Stated problem —
Return, exactly as written, the run of lines that begins at the line containing "if empty is" and ends at the line containing "socket.default_value = value". Nothing outside that run belongs in the answer.

========================================================================

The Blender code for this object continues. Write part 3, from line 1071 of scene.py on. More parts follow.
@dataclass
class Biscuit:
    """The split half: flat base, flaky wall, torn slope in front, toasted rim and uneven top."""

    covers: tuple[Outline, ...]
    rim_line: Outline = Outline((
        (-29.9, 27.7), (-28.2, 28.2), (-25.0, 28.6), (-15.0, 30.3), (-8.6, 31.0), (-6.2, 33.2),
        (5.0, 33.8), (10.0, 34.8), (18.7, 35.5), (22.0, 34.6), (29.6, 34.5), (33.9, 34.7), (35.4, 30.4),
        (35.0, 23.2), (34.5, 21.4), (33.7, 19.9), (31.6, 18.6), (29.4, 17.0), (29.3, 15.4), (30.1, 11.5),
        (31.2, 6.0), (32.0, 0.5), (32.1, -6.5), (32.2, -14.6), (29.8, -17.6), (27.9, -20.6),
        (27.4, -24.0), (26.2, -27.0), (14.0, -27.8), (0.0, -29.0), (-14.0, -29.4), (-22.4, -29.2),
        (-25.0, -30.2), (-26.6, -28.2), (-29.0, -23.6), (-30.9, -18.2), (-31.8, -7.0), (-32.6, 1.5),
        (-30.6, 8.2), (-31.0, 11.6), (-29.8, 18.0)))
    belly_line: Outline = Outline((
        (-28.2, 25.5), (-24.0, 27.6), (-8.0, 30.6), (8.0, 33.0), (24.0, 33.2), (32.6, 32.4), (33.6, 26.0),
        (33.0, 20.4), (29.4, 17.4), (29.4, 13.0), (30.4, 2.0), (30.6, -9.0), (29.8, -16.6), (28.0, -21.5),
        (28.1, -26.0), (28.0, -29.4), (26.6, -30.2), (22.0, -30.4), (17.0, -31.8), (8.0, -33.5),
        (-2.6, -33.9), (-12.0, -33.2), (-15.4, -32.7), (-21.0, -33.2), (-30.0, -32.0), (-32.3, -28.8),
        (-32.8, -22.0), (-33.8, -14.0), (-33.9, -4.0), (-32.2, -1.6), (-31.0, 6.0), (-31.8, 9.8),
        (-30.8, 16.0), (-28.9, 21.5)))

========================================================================

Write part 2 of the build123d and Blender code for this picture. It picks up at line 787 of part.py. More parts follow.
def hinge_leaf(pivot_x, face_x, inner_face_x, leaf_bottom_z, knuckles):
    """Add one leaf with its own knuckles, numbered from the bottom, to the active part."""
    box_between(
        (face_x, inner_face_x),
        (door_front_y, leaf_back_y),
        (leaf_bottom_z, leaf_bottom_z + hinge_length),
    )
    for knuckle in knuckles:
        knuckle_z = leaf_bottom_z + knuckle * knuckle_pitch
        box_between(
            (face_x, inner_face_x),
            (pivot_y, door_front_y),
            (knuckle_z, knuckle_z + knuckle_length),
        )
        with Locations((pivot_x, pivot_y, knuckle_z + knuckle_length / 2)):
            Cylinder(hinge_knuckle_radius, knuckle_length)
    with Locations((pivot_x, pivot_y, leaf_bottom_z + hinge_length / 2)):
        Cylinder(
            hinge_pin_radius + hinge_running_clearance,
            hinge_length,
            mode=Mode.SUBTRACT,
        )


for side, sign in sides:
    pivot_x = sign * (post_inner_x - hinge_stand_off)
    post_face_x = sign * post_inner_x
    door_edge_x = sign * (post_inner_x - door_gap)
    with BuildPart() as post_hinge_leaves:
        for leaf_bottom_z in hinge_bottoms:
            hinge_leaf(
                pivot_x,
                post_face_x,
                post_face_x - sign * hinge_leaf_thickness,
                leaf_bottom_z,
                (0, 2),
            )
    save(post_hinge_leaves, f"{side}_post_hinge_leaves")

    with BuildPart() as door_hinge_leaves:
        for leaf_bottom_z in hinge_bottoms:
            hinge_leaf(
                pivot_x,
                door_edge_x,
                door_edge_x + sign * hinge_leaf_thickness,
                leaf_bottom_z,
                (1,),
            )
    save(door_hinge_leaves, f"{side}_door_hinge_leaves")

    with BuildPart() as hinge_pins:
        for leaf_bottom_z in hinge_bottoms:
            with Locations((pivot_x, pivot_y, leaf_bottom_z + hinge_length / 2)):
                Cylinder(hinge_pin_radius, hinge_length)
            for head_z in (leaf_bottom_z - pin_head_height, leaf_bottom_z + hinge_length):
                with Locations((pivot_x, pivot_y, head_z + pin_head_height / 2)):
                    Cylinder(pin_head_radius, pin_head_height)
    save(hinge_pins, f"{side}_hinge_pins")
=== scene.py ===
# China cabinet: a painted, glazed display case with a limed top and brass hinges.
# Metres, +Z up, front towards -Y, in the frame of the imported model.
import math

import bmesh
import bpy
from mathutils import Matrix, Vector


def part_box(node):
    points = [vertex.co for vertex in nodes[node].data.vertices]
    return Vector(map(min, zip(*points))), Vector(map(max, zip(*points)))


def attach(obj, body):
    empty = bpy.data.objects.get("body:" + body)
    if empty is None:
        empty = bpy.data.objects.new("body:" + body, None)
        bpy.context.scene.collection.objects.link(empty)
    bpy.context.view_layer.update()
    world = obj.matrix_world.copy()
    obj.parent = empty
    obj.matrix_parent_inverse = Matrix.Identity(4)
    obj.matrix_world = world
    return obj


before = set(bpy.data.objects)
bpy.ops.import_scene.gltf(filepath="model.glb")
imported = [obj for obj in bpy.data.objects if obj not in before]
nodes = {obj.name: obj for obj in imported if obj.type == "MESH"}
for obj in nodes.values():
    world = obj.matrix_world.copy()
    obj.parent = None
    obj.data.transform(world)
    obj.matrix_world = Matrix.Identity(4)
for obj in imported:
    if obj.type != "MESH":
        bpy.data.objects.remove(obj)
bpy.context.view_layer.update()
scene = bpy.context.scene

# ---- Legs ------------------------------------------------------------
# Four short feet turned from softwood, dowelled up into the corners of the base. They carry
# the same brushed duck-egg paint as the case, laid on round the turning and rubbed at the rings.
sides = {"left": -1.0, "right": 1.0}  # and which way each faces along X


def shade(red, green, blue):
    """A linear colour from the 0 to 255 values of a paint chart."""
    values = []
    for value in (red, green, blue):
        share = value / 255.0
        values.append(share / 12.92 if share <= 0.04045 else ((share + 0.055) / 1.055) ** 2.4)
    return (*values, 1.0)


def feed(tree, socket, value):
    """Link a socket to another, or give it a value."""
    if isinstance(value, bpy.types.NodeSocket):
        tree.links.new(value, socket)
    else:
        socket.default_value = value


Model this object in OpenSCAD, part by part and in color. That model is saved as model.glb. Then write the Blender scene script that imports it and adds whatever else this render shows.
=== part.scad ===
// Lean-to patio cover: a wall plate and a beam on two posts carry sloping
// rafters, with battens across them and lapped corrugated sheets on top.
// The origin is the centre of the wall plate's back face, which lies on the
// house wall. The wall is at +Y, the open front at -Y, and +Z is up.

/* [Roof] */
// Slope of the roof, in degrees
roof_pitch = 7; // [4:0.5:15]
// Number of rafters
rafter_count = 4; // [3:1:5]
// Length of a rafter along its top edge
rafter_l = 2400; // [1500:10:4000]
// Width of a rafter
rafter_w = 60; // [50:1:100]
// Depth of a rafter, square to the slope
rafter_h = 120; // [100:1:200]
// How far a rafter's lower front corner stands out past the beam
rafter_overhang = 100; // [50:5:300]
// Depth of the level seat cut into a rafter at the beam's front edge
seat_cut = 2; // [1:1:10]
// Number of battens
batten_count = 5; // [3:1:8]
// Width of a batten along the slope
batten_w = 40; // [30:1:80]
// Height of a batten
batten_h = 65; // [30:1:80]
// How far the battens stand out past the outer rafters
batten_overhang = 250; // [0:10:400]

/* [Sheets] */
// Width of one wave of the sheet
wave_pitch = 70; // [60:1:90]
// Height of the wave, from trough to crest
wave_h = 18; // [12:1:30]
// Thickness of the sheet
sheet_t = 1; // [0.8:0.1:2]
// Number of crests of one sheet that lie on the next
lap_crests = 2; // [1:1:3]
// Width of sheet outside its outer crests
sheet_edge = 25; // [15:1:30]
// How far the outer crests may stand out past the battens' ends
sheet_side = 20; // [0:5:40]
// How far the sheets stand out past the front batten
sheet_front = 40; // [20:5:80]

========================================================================

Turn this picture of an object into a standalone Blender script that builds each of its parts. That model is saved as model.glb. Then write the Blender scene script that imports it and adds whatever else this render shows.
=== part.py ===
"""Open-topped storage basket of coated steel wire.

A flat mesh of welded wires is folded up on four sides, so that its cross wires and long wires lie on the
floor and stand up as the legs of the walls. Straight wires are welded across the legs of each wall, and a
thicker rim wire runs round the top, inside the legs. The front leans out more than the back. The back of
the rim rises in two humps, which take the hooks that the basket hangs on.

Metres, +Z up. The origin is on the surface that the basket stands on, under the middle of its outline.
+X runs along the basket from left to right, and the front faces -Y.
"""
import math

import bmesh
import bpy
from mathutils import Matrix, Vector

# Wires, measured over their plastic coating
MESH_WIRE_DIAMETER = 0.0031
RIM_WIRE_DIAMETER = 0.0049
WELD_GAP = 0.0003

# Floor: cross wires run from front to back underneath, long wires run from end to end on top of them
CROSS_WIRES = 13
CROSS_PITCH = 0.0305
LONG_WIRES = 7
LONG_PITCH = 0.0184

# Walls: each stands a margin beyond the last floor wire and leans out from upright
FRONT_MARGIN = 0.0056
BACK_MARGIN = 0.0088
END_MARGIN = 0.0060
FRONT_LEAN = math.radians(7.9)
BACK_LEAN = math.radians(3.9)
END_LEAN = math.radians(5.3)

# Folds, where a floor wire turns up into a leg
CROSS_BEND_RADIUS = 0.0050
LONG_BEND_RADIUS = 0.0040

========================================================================

Exercise output —
    if empty is None:
        empty = bpy.data.objects.new("body:" + body, None)
        bpy.context.scene.collection.objects.link(empty)
    bpy.context.view_layer.update()
    world = obj.matrix_world.copy()
    obj.parent = empty
    obj.matrix_parent_inverse = Matrix.Identity(4)
    obj.matrix_world = world
    return obj


before = set(bpy.data.objects)
bpy.ops.import_scene.gltf(filepath="model.glb")
imported = [obj for obj in bpy.data.objects if obj not in before]
nodes = {obj.name: obj for obj in imported if obj.type == "MESH"}
for obj in nodes.values():
    world = obj.matrix_world.copy()
    obj.parent = None
    obj.data.transform(world)
    obj.matrix_world = Matrix.Identity(4)
for obj in imported:
    if obj.type != "MESH":
        bpy.data.objects.remove(obj)
bpy.context.view_layer.update()
scene = bpy.context.scene

# ---- Legs ------------------------------------------------------------
# Four short feet turned from softwood, dowelled up into the corners of the base. They carry
# the same brushed duck-egg paint as the case, laid on round the turning and rubbed at the rings.
sides = {"left": -1.0, "right": 1.0}  # and which way each faces along X


def shade(red, green, blue):
    """A linear colour from the 0 to 255 values of a paint chart."""
    values = []
    for value in (red, green, blue):
        share = value / 255.0
        values.append(share / 12.92 if share <= 0.04045 else ((share + 0.055) / 1.055) ** 2.4)
    return (*values, 1.0)


def feed(tree, socket, value):
    """Link a socket to another, or give it a value."""
    if isinstance(value, bpy.types.NodeSocket):
        tree.links.new(value, socket)
    else:
        socket.default_value = value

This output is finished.